▶ SOURCE RECORDS:
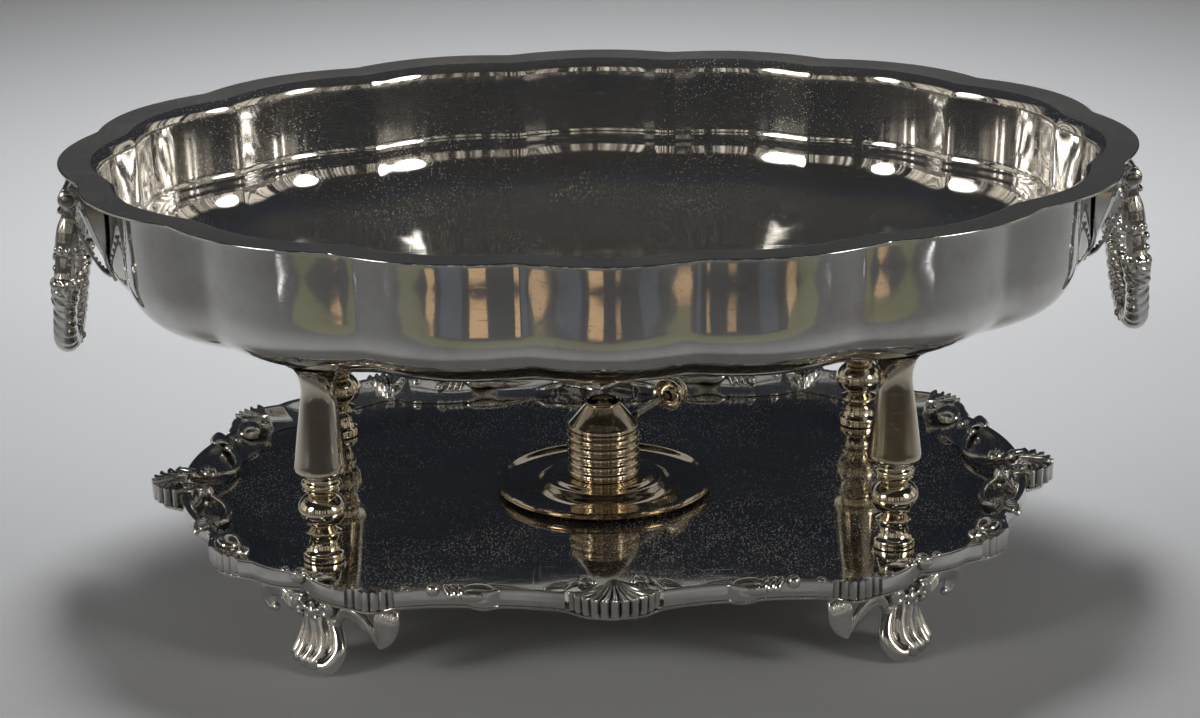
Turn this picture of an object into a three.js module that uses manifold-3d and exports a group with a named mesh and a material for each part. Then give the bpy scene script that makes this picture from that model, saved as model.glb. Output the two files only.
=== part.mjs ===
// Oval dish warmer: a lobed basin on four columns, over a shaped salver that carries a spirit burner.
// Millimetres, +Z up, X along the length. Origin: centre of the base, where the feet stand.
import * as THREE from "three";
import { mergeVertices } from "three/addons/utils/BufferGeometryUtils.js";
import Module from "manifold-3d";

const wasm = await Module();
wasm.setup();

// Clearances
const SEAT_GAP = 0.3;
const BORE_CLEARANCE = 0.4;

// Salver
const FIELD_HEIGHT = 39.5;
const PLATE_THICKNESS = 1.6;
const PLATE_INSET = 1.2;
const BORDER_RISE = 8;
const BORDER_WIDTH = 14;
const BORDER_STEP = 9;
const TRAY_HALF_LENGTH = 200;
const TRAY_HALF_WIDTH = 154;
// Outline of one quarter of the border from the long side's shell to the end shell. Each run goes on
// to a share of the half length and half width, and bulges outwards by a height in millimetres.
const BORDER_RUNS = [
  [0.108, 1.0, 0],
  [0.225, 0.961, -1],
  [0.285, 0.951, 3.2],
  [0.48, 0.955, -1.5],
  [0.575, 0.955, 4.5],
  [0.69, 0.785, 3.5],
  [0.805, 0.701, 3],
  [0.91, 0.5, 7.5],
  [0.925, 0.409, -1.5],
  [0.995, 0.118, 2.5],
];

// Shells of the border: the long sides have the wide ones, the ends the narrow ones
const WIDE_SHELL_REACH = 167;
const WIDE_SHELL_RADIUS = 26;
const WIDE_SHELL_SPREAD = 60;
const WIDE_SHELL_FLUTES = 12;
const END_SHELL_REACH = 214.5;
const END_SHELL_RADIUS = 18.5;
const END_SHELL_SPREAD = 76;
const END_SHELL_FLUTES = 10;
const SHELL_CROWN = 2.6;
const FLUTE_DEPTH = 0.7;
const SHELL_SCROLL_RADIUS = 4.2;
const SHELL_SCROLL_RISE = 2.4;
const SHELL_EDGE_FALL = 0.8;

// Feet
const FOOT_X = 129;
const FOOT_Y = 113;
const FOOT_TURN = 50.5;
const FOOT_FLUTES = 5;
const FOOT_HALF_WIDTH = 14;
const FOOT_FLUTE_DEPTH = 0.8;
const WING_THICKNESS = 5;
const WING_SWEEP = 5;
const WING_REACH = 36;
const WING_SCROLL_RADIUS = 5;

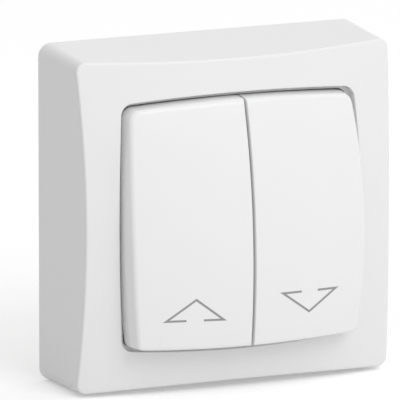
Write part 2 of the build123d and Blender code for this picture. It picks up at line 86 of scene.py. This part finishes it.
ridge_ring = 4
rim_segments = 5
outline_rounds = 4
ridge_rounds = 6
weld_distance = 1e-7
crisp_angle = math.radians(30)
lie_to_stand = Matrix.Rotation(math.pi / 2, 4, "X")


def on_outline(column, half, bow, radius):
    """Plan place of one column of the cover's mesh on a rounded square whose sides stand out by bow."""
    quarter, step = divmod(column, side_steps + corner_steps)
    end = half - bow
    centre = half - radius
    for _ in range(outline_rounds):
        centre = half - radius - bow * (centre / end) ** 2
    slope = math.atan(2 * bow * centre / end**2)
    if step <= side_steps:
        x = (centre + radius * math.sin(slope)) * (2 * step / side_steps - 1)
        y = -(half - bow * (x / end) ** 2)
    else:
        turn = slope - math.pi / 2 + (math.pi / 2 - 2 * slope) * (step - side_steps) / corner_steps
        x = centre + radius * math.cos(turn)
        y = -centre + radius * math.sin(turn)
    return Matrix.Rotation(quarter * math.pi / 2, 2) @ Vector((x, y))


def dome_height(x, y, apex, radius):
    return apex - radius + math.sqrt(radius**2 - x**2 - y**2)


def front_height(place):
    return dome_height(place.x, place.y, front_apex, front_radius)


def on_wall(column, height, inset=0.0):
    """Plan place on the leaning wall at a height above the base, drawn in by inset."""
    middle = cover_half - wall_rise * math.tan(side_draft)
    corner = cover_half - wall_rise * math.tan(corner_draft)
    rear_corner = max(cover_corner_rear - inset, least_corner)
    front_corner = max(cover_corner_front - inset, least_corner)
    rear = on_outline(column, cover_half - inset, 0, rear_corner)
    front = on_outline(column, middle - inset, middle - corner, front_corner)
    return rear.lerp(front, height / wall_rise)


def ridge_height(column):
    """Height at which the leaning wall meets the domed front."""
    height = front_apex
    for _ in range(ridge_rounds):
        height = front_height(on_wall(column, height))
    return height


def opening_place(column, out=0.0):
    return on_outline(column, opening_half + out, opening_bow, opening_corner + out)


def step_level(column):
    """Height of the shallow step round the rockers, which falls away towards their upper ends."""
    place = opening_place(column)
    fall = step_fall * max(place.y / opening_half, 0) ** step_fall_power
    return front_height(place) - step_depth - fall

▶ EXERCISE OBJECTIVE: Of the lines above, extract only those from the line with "Write part 2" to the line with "lie_to_stand = Matrix.Rotation(math.pi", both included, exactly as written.

▶ FINISHED TASK:
Write part 2 of the build123d and Blender code for this picture. It picks up at line 86 of scene.py. This part finishes it.
ridge_ring = 4
rim_segments = 5
outline_rounds = 4
ridge_rounds = 6
weld_distance = 1e-7
crisp_angle = math.radians(30)
lie_to_stand = Matrix.Rotation(math.pi / 2, 4, "X")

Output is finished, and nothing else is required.